La decadenza italiana in Formula 1

C’è chi è amante della moda, ma non sa disegnare abiti. C’è a chi piace la musica, ma non sa mettere un disco. C’è chi sa mangiare, ma non sa come cucinare un uovo al tegamino. Molti esempi, banali, che fanno realmente capire la crisi italiana in Formula 1. Il Paese dei motori che, da molti anni, non riesce a sfornare talenti in grado di entrare a far parte del Circus. Un paradosso, non credete? C’è chi se la prende con gli sponsor. Chi con le decisioni dei vari team che, dopo alcune valutazioni, decidono di puntare su piloti stranieri. Fatto sta che, dalla stagione 2012, la Formula 1 non annovera tra le proprie file un ragazzo con il sangue tricolore. E non importa di chi è la colpa. Evidentemente, negli anni scorsi, si sono commessi errori su questo campo. Anche se la “valigia” ha avuto il suo peso…
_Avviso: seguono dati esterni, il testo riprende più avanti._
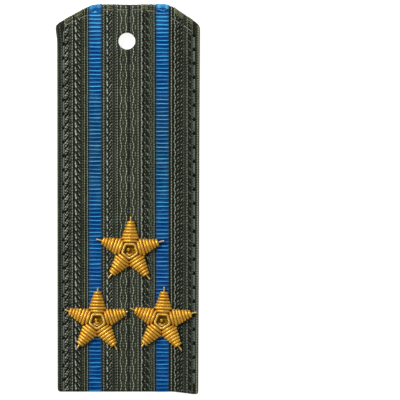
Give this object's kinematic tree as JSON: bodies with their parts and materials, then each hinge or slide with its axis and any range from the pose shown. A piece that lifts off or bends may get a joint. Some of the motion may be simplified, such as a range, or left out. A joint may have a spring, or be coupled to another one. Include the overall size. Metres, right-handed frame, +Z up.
{
  "type": "shoulder board",
  "caption": "Flat cloth-covered shoulder board with a woven cover, ribbed blue stripes, raised stars of gold purl and a button hole near the collar end.",
  "frame": {"origin": "middle of the board's box in plan, at the table under its flat back", "axes": "+Y runs from the open sleeve end to the collar end with the button hole, +Z up out of the face with the stars, +X to the right of the face"},
  "size_m": [0.0514, 0.1384, 0.0058],
  "materials": {
    "backing_cloth": "plain dark olive cloth over a stiff base",
    "galloon_cloth": "woven olive galloon with grey cords and herringbone bands",
    "stripe_cloth": "satin blue rep with cross ribs",
    "gold_purl": "warm gilt coiled wire, satin bright",
    "pale_purl": "paler gilt coiled wire"
  },
  "bodies": {
    "root": {"backing": "backing_cloth", "galloon": "galloon_cloth", "blue_stripe_left": "stripe_cloth", "blue_stripe_right": "stripe_cloth", "star_top_ring": "gold_purl", "star_top_bead": "gold_purl", "star_top_arm_1": "gold_purl", "star_top_pin_1": "pale_purl", "star_top_arm_2": "gold_purl", "star_top_pin_2": "pale_purl", "star_top_arm_3": "gold_purl", "star_top_pin_3": "pale_purl", "star_top_arm_4": "gold_purl", "star_top_pin_4": "pale_purl", "star_top_arm_5": "gold_purl", "star_top_pin_5": "pale_purl", "star_left_ring": "gold_purl", "star_left_bead": "gold_purl", "star_left_arm_1": "gold_purl", "star_left_pin_1": "pale_purl", "star_left_arm_2": "gold_purl", "star_left_pin_2": "pale_purl", "star_left_arm_3": "gold_purl", "star_left_pin_3": "pale_purl", "star_left_arm_4": "gold_purl", "star_left_pin_4": "pale_purl", "star_left_arm_5": "gold_purl", "star_left_pin_5": "pale_purl", "star_right_ring": "gold_purl", "star_right_bead": "gold_purl", "star_right_arm_1": "gold_purl", "star_right_pin_1": "pale_purl", "star_right_arm_2": "gold_purl", "star_right_pin_2": "pale_purl", "star_right_arm_3": "gold_purl", "star_right_pin_3": "pale_purl", "star_right_arm_4": "gold_purl", "star_right_pin_4": "pale_purl", "star_right_arm_5": "gold_purl", "star_right_pin_5": "pale_purl"}
  },
  "joints": []
}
Gli ultimi piloti “nostrani” a disputare un’intera stagione di F1 sono stati Jarno Trulli e Vitantonio Liuzzi, rispettivamente su Lotus e Hrt, non propriamente scuderie in lotta per il titolo. Era il 2011, un tempo lunghissimo se si considera che, da quel momento in poi, per gli italiani è stato un vero e proprio disastro. E gli anni ’80-’90, anni in cui l’Italia faceva la parte del leone, sono maledettamente lontani con quel pizzico di nostalgia che fa sempre male.

Negli ultimi undici anni, così, i già citati Trulli e Liuzzi sono stati accompagnati da Giancarlo Fisichella, attualmente alla guida della Ferrari-AF Corse nel Campionato del Mondo Endurance. Il pilota romano, tra le altre cose, è l’ultimo italiano ad aver vinto un Gran Premio di Formula 1. Lo fece nel 2006 con la Renault sul circuito di Sepang, in Malesia, precedendo l’allora compagno di squadra, Fernando Alonso, e Jensun Button. Poi stop. Nemmeno un urrà, con tanti saluti alla gloria del Belpaese.

Eppure, nell’altro sport motoristico per eccellenza, la MotoGP, ci sono tantissimi italiani che danno spettacolo a ogni gara. Accade sistematicamente nella Moto2, Moto3 e nella classe regina, con Valentino Rossi che, nonostante la sua età, è considerato il professore delle piste. Nei mesi scorsi, i vari Davide Rigon, Davide Valsecchi e Raffaele Marciello hanno assaggiato il brivido della F1 come collaudatori, ma a causa di disposizioni delle scuderie di appartenenza non hanno, poi, trovato continuità. E la Ferrari, il team italiano più famoso del mondo, proprio per far terminare questa agonia che dura da troppo tempo, ha pensato bene di fondare la “Ferrari Driver Academy”. Così, uno dei pochi programmi per lo sviluppo e la crescita dei giovani piloti presenti in Italia, diventa fondamentale per la ricerca di talenti in grado di diventare i campioni del futuro.

Tra questi c’è il calabrese classe ‘96 Antonio Fuoco. A molti addetti ai lavori, dopo una straordinaria stagione nel 2013, il giovane pilota ha ricordato i talenti del passato. Ma occhio a fare paragoni che, alla lunga, potrebbe risultare scomodi. Fuoco, tuttavia, grazie alla sua bravura, ha attirato l’attenzione dei dirigenti del Cavallino Rampante, guidando la Rossa SF16-H nel 2015, subito dopo il Gran Premio di Spagna. Ad oggi, è lui la speranza italiana per il futuro della Formula 1, ben abituata ad ammirare piloti del calibro di Nannini, Patrese, Merzario, Regazzoni (svizzero, ma adottato in Italia) Alboreto e De Angelis. Senza dimenticare campioni come Farina e Ascari, vincitori degli ultimi titoli con la bandiera tricolore sul casco negli anni ’50.